As with any detection technology, if the rate of nuisance alarms is high, the effectiveness of the system may suffer as events will be ignored. Therefore, sound classification becomes more important to ensure an effective solution.
If a more intelligent approach is required, the ability to filter and identify whether an alert is created by breaking glass, a gun shot, a crying baby, an impact, aggressive behaviour, fire or smoke alarms, keywords or machinery malfunctioning allows audio analytics to automate actions both for security and business management purposes.
The right delivery
There are a variety of ways to implement audio analytics. Many camera manufacturers are utilising spare processing power in devices to add audio detection or audio classification analytics.

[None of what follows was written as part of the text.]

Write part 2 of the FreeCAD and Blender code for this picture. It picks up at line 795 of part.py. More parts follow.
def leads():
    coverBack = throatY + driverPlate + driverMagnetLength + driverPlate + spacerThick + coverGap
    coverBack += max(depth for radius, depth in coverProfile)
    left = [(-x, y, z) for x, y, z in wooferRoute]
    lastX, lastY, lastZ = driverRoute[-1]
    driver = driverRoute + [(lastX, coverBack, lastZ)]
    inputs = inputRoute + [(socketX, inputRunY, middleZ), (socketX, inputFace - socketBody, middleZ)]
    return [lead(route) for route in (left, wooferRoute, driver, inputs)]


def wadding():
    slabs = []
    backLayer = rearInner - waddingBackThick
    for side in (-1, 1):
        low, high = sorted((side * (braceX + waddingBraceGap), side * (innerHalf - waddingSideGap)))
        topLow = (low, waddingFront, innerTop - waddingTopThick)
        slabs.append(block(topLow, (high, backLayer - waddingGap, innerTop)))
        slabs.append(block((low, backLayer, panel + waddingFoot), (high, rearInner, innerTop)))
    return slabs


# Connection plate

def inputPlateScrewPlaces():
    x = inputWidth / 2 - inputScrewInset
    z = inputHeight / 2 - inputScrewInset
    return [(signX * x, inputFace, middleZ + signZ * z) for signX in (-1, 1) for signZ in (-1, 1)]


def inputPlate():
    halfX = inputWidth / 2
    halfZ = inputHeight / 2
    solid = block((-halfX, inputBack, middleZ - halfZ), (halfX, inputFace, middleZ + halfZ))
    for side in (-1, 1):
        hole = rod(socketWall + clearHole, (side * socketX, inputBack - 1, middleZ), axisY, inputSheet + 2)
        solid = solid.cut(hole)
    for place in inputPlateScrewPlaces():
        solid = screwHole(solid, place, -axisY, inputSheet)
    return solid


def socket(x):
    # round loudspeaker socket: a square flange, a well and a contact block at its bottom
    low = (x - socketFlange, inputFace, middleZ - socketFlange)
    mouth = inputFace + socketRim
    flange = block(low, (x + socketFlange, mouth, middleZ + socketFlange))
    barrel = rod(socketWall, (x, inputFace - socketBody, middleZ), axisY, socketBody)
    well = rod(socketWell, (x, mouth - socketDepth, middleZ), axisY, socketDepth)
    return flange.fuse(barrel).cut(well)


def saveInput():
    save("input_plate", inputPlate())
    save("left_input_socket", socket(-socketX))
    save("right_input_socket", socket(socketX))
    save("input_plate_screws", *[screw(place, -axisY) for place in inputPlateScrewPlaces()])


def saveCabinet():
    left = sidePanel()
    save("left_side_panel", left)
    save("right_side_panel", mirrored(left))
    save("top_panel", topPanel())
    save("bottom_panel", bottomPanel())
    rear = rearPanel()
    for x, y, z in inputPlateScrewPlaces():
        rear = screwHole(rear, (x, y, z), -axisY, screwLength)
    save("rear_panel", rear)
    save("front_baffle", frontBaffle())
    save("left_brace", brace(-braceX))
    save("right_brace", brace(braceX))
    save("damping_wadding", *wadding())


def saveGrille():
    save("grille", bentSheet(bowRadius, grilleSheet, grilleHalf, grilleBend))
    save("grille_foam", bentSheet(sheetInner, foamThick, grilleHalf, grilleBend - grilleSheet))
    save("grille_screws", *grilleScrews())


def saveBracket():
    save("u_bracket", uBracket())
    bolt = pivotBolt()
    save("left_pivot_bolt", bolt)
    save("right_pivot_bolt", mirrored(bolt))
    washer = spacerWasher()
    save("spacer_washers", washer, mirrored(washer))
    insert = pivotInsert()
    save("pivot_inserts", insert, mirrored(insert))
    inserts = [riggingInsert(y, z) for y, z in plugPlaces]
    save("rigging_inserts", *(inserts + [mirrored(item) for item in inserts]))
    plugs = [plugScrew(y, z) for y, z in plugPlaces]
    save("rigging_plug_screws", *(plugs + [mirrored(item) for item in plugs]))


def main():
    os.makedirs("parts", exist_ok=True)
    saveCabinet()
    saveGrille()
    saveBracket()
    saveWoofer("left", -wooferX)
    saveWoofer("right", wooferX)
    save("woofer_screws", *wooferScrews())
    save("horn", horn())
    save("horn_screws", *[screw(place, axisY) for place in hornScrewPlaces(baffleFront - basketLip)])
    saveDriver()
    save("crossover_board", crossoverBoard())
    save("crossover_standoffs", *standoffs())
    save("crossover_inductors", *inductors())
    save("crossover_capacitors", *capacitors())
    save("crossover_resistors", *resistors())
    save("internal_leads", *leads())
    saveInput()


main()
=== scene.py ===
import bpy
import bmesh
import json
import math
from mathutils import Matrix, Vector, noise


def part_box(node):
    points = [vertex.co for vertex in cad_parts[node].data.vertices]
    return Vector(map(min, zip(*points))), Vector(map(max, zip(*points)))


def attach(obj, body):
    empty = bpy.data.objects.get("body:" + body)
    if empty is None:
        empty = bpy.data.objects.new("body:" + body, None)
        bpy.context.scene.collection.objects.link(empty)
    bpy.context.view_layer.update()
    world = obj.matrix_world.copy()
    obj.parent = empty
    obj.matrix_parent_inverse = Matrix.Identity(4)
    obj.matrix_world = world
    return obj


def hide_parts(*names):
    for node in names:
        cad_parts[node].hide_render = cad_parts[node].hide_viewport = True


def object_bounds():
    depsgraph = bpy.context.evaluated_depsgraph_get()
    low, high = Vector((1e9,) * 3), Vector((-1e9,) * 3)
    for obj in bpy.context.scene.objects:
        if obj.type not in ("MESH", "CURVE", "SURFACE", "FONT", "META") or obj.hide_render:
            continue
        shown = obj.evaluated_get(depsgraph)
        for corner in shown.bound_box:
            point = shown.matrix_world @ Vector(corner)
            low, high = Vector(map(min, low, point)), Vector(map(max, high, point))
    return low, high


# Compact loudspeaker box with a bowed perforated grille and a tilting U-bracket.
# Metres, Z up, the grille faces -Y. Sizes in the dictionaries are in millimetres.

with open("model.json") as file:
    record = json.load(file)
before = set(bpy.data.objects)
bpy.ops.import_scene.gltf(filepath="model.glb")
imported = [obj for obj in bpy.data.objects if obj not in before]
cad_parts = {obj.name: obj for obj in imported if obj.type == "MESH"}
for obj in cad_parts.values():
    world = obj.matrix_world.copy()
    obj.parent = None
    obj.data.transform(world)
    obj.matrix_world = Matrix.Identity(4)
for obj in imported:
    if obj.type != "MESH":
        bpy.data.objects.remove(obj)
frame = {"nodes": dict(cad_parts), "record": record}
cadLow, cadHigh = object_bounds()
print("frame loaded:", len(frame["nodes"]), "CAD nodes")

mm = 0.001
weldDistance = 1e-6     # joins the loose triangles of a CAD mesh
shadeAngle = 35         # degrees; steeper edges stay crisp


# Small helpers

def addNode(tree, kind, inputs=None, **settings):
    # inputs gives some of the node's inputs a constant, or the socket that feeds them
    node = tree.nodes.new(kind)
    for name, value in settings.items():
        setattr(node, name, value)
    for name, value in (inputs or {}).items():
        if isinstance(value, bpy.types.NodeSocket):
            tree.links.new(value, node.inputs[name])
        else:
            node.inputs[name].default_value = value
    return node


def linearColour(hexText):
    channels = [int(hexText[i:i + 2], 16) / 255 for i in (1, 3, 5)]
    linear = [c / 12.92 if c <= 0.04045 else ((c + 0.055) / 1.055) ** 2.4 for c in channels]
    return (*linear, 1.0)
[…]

Where a more specialised approach is required, many of the ‘open platform’ cameras and encoders allow third party Apps to run, offering dedicated audio analytics. These provide specific audio analytics options.
The app-based approach reduces costs, as often there is not a requirement for a full suite of audio sensors. App-based analytics permit a ‘mix and match’ approach to maximise the potential from significant and powerful detection options.
Where site-wide sound classification is required, the best approach is to deploy a dedicated server running multiple channels of analytics software. This allows audio analytics to operate on an optimised platform, but does increase the capital investment for the user.
Increasingly, VMS providers are also working with providers of audio analytics. This means audio detection options can be added and managed directly from the VMS GUI, and processing can be allocated to specific cameras or groups of devices.
Whichever route is taken, professional audio analytics can significantly enhance situational awareness.